__WHAT IS ASKED__. Select, from the data, each line where "parts" occurs.

(Records from a data source)
————
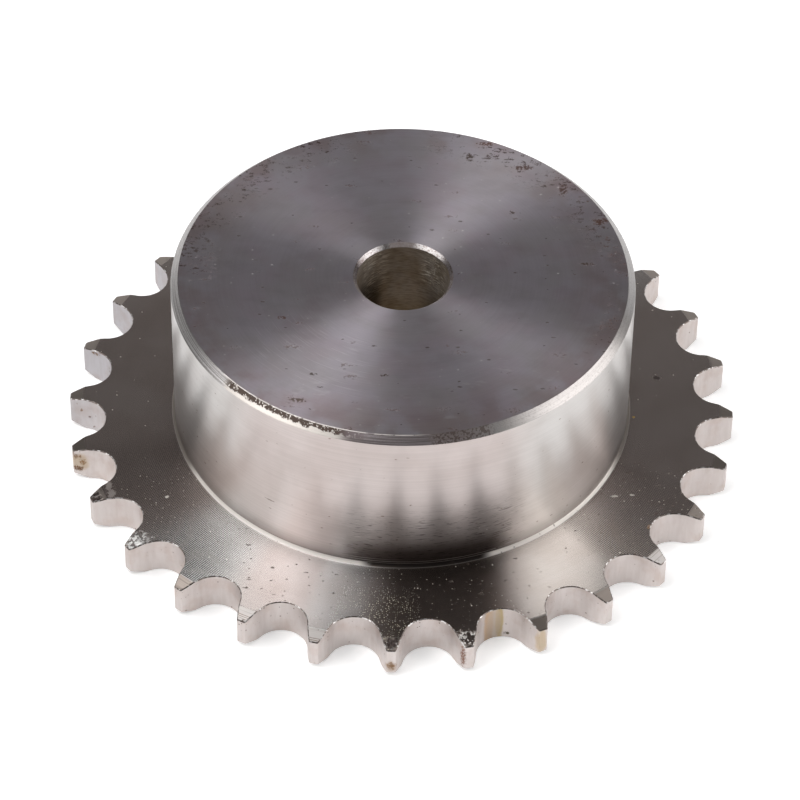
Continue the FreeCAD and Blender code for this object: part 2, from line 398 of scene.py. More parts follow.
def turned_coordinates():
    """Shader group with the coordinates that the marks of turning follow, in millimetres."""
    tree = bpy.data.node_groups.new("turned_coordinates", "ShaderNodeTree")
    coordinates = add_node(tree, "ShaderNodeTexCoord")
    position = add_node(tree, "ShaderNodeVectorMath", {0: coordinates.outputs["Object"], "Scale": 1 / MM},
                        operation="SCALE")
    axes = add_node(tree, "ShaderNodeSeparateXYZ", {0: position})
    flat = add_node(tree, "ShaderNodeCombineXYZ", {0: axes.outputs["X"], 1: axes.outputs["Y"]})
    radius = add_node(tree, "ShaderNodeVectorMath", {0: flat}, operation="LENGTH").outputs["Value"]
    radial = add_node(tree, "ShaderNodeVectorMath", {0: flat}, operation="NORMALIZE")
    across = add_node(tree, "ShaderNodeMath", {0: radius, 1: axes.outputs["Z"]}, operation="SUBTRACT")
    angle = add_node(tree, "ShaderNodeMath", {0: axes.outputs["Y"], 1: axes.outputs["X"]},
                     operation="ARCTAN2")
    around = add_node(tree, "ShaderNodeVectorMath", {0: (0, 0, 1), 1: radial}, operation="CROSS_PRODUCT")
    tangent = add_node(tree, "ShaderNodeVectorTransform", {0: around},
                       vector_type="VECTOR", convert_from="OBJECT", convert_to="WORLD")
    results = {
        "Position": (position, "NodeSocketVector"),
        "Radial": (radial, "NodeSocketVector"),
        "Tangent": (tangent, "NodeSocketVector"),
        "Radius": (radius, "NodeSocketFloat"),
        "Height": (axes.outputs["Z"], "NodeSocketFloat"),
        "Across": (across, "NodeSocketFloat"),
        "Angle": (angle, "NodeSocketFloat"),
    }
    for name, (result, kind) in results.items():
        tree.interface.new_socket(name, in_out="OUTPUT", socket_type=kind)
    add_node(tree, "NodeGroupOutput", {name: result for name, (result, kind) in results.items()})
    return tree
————
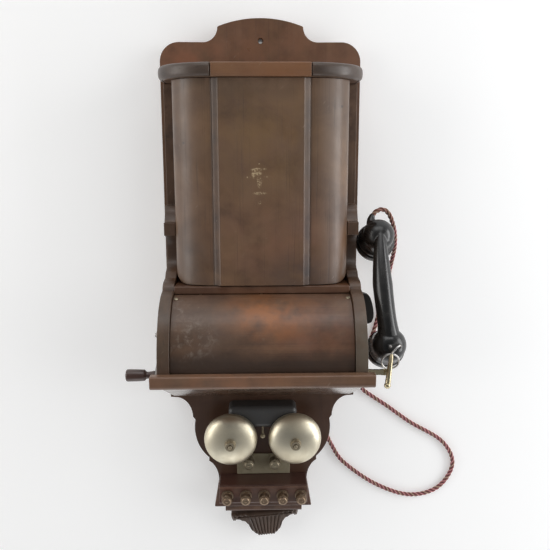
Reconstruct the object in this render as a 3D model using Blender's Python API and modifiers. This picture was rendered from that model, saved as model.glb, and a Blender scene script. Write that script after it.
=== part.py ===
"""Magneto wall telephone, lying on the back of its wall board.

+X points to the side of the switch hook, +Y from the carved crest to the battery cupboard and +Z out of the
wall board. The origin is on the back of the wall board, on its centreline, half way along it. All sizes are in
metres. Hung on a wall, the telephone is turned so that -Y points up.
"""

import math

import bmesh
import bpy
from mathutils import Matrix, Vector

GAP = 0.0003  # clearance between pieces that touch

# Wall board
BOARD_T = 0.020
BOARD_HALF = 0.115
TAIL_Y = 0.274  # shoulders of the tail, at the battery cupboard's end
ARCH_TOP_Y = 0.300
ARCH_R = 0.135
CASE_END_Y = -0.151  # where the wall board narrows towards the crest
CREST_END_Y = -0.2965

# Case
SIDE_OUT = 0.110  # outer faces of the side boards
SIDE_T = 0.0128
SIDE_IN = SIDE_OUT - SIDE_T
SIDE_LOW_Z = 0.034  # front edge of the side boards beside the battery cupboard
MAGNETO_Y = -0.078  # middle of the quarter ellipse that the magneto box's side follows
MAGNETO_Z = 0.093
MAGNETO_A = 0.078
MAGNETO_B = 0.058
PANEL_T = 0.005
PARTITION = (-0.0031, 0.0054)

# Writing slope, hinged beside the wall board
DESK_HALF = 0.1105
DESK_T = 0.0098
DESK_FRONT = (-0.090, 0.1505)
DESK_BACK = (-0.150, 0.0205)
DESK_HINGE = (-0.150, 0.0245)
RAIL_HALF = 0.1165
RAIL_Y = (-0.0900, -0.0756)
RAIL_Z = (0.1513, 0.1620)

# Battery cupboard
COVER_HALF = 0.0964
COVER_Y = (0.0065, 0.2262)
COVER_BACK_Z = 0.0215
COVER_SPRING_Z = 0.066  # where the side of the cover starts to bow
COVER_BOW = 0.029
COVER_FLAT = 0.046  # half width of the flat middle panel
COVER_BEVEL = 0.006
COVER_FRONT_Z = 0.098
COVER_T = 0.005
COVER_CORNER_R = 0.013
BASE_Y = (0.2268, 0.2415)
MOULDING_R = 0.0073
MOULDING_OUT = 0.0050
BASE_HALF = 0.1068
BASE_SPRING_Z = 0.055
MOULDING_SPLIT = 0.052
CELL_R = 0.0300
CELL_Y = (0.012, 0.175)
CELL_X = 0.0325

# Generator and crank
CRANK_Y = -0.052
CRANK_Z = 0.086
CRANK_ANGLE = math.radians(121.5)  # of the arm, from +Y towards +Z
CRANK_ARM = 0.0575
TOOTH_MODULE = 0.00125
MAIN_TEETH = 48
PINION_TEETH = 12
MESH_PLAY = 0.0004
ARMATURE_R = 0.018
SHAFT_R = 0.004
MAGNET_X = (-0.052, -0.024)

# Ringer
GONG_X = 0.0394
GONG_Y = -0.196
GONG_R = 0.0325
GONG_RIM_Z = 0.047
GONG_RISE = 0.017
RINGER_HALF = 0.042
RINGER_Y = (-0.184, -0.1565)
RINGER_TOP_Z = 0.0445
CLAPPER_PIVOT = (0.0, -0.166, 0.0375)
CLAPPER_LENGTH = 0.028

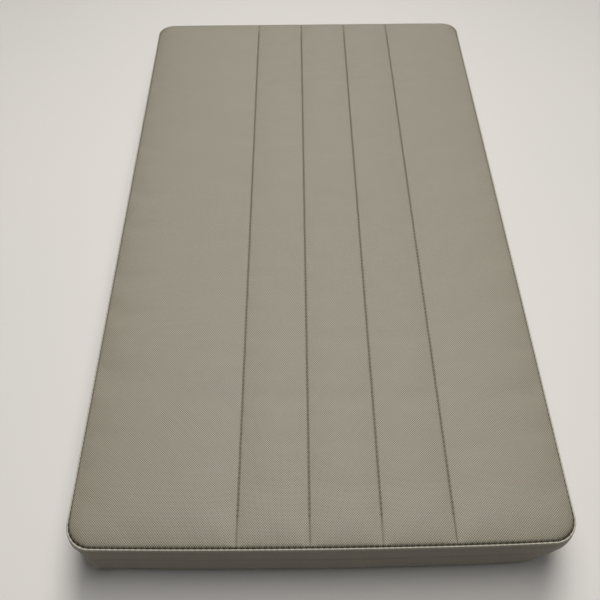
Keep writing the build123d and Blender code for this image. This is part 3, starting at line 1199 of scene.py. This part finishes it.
————
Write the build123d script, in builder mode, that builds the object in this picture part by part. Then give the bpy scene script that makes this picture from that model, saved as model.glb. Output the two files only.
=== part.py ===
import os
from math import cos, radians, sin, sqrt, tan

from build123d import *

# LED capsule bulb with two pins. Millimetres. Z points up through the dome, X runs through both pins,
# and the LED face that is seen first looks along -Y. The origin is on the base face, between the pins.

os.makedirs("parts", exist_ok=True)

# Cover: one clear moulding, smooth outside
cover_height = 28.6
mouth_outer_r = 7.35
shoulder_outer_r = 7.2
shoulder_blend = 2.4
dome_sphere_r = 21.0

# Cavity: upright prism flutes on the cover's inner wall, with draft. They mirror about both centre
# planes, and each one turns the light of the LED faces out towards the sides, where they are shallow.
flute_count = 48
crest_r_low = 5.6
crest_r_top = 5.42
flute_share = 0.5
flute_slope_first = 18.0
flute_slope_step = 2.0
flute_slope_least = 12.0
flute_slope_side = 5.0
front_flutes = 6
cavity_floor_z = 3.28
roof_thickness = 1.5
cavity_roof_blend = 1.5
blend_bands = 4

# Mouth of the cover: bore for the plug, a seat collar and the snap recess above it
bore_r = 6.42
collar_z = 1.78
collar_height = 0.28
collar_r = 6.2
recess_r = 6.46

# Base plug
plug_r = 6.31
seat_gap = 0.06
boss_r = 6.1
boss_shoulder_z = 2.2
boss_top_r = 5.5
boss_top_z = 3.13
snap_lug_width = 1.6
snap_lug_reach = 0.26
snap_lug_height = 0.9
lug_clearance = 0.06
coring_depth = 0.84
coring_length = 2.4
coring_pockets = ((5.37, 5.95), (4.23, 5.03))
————
__RESULT OF THE EXERCISE__.
Continue the FreeCAD and Blender code for this object: part 2, from line 398 of scene.py. More parts follow.
os.makedirs("parts", exist_ok=True)